Tapping on the karate chop point with the following setup statement, x3:
Even though I was taught that DOING valuable things were the cause of BEING unique and worthy, but maybe just maybe BEING unique and worthy causes me to DO valuable things?”

Tapping through the points, x3 rounds, stating this phrase once at each point:
“I was taught that DOING valuable things were the cause of BEING unique and worthy.”

Tapping through the points, x3 rounds, stating this phrase once at each point:
“…but maybe just maybe BEING unique and worthy causes me to DO valuable things?”

* * * * *

Tapping on the karate chop point with the following setup statement, x3:
“Even though I’ve been giving away my value to feel worthy, maybe just maybe I can just exchange my value for value instead?”

Tapping through the points, x3 rounds, stating this phrase once at each point:
“I give away my value to feel worthy.”

Tapping through the points, x3 rounds, stating this phrase once at each point:
“…maybe just maybe I can just trade my value for value instead?”

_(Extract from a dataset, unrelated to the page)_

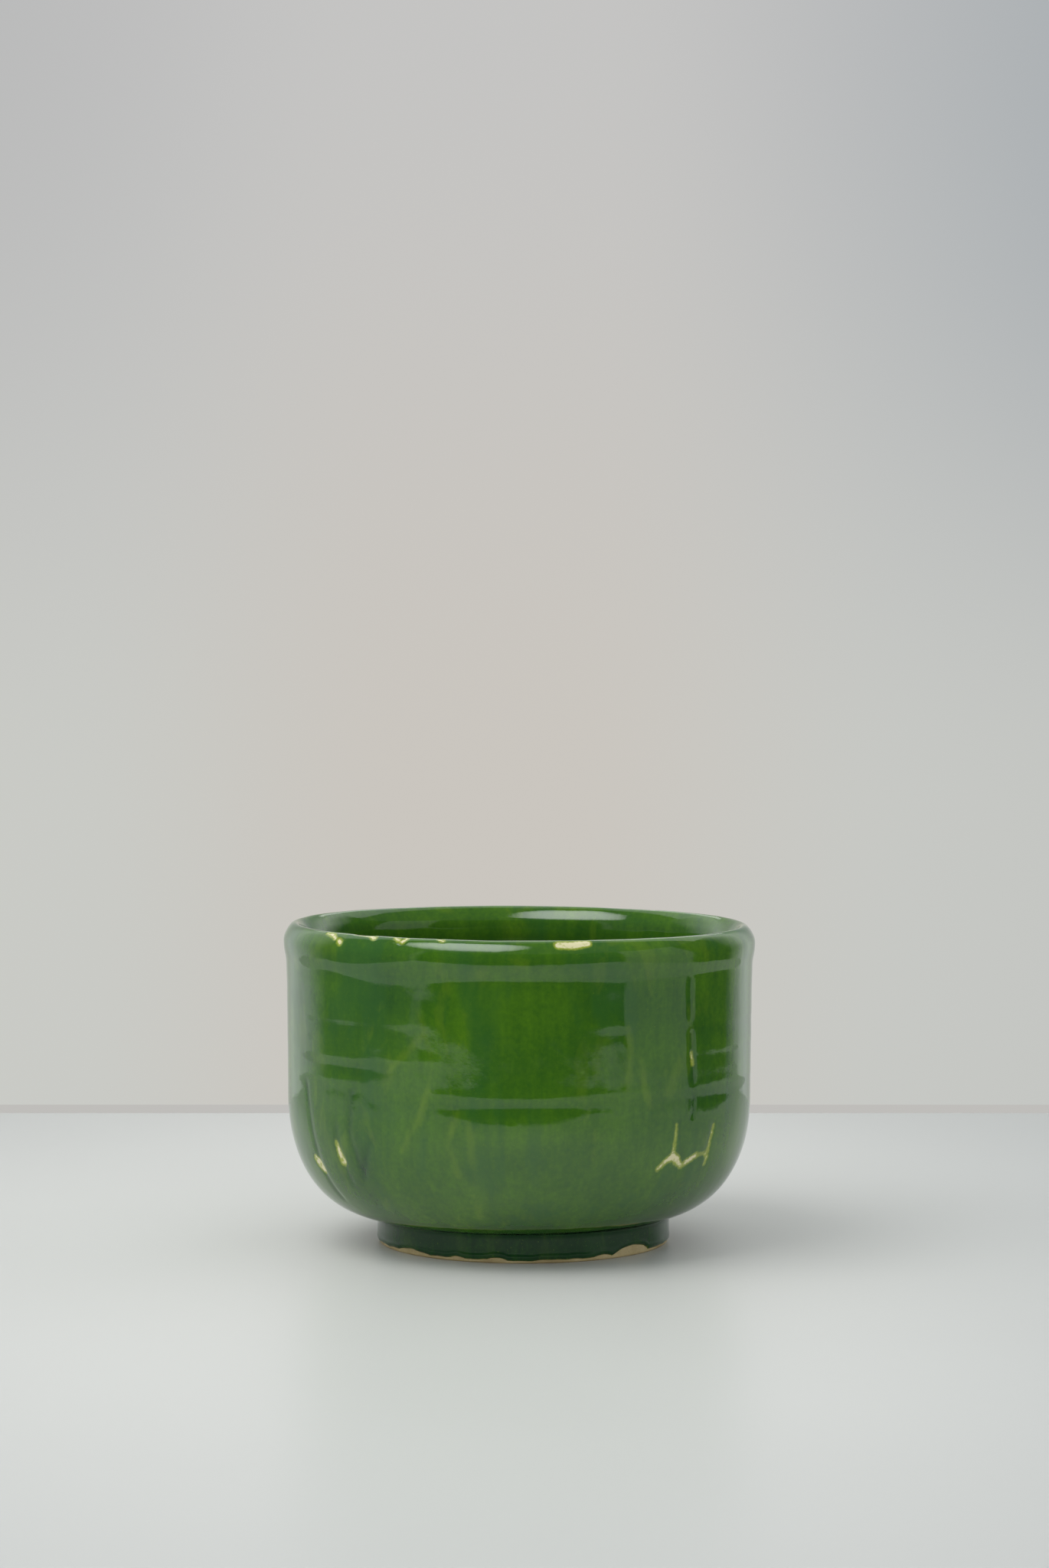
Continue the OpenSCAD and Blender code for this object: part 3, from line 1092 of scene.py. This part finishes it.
def backdrop_material():
    """A pale wall that glows instead of being lit, so its tones are painted light: warm behind the bowl,
    with painted shade darker towards the top and the right, and brighter ends.
    """
    n = Nodes("pale_wall")
    split = n.add("ShaderNodeSeparateXYZ")
    n.plug(n.place, split.inputs[0])
    # Painted shade: darker higher up
    up = n.between(split.outputs["Z"], 0.02, 0.62)
    neutral = n.mix(up, *BACKDROP_NEUTRAL)
    warm = n.mix(up, *BACKDROP_WARM)
    aside = n.between(n.math("ABSOLUTE", n.math("ADD", split.outputs["X"], 0.03)), 0.05, 0.30)
    colour = n.mix(aside, warm, neutral)
    # Painted shade towards the right and up on the left, and painted light at both ends
    right = n.math("MULTIPLY", n.between(split.outputs["X"], 0.05, 0.50), n.between(up, -0.4, 1.0))
    colour = n.mix(right, colour, BACKDROP_RIGHT_SHADE)
    left = n.math("MULTIPLY", n.between(split.outputs["X"], -0.12, -0.42), up)
    colour = n.mix(n.math("MULTIPLY", left, 0.7), colour, BACKDROP_LEFT_SHADE)
    ends = n.between(n.math("ABSOLUTE", split.outputs["X"]), 0.55, 1.1)
    colour = n.mix(ends, colour, BACKDROP_ENDS_LIGHT)
    n.plug(colour, only_glow(n).inputs["Color"])
    return n.material


def make_stage():
    """The table, the floor that carries it on past what the glaze mirrors, a glowing strip of painted shade
    along its back edge, and the backdrop.
    """
    pale = floor_material()
    level = CAD_LOW.z
    level_sheet("table", TABLE_LEFT, TABLE_RIGHT, TABLE_FRONT, TABLE_BACK, level, pale)
    around_table = [
        ("left", -FLOOR_REACH, TABLE_LEFT, -FLOOR_REACH, TABLE_BACK),
        ("right", TABLE_RIGHT, FLOOR_REACH, -FLOOR_REACH, TABLE_BACK),
        ("front", TABLE_LEFT, TABLE_RIGHT, -FLOOR_REACH, TABLE_FRONT),
    ]
    for side, x_low, x_high, y_low, y_high in around_table:
        floor = level_sheet("floor_" + side, x_low, x_high, y_low, y_high, level, pale)
        floor.visible_glossy = False
    quad = [(0, 1, 2, 3)]
    low, high = (-BACKDROP_HALF_WIDTH, BACKDROP_AWAY), (BACKDROP_HALF_WIDTH, BACKDROP_AWAY)
    wall = [(*low, BACKDROP_LOW), (*high, BACKDROP_LOW), (*high, BACKDROP_HIGH), (*low, BACKDROP_HIGH)]
    stage_object("backdrop", wall, quad, backdrop_material())
    # A dark line of painted shade along the table's back edge
    near, far = TABLE_BACK, TABLE_BACK + EDGE_DEEP
    strip = [(-FLOOR_REACH, near, -EDGE_UNDER), (FLOOR_REACH, near, -EDGE_UNDER)]
    strip += [(FLOOR_REACH, far, EDGE_ABOVE), (-FLOOR_REACH, far, EDGE_ABOVE)]
    edge = stage_object("floor_edge", strip, quad, glowing("edge_shade", EDGE_SHADE_COLOUR))
    edge.visible_glossy = False


def make_room():
    """What the glaze mirrors round the table: a dark room with pale sides and two windows."""
    room_wall(ROOM_TONES, WALL_LOW, WALL_HIGH)
    room_card("room_ceiling", -115, 115, WALL_HIGH, 90, tone=0.14)
    room_card("window", -90, 10, 43, 79, tone=5.0, away=1.9, rounded=True)
    room_card("rear_window", 156, 204, 28, 56, tone=1.8, away=1.5)


def aim(thing, target):
    """Turns a light to face a point."""
    thing.rotation_mode = "QUATERNION"
    thing.rotation_quaternion = (Vector(target) - thing.location).to_track_quat("-Z", "Y")


def soft_light(name, turn, up, away, width, height, power, colour):
    """A rectangular light that faces the bowl from a turn and an elevation."""
    data = bpy.data.lights.new(name, "AREA")
    data.shape = "RECTANGLE"
    data.size, data.size_y = width, height
    data.energy = power
    data.color = colour
    light = bpy.data.objects.new(name, data)
    bpy.context.scene.collection.objects.link(light)
    light.location = on_room(turn, up, away)
    aim(light, LIGHT_TARGET)
    return light


def make_lights():
    """An even pale surround, and one large soft light from the upper left."""
    world = bpy.data.worlds.new("soft_room")
    bpy.context.scene.world = world
    world.use_nodes = True
    surround = world.node_tree.nodes["Background"]
    surround.inputs["Color"].default_value = (*WORLD_COLOUR, 1)
    surround.inputs["Strength"].default_value = 1.0
    key = soft_light("key", -60, 56, 1.25, width=0.95, height=0.95, power=7.2, colour=(1.0, 0.99, 0.97))
    key.visible_glossy = False


def make_camera():
    """The photograph's view: a longish lens a little above the rim, tilted slightly down."""
    data = bpy.data.cameras.new("camera")
    data.lens = CAMERA_LENS_MM
    data.sensor_width = CAMERA_SENSOR_MM
    camera = bpy.data.objects.new("camera", data)
    bpy.context.scene.collection.objects.link(camera)
    camera.location = CAMERA_PLACE
    camera.rotation_euler = (math.pi / 2 - CAMERA_TILT_DOWN, 0, 0)
    bpy.context.scene.camera = camera


make_camera()
make_lights()
make_stage()
make_room()

glaze = glaze_material("green_glaze", -0.16, runs=True)
well_glaze = glaze_material("well_glaze", -0.12)
# The foot's green is shifted deeper than the wall's: painted shade under the overhanging belly
foot_glaze = glaze_material(
    "foot_green_glaze_painted_shade", 0.30, ior=1.40, dullness=0.08, teal_share=0.15, wisp_share=0.08
)
clay = clay_material()
make_outer_coat(glaze)
make_inner_coat(well_glaze)
make_foot_coat(foot_glaze)
make_recess_coat(well_glaze)
make_body(clay)
make_foot(clay)

bpy.context.scene.view_settings.view_transform = "Standard"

Try doing this once a day for a few days, and observe what you feel after each tapping session.  Also try to notice how you may be interacting differently with those around you, or how they may be interacting differently with you.  This may bring up other baggage or limiting patterns that you were previously unconscious of — childhood experiences that are anchoring in the old belief system.  Tap on those as they arise, paying close attention to worth, value, and cause and effect.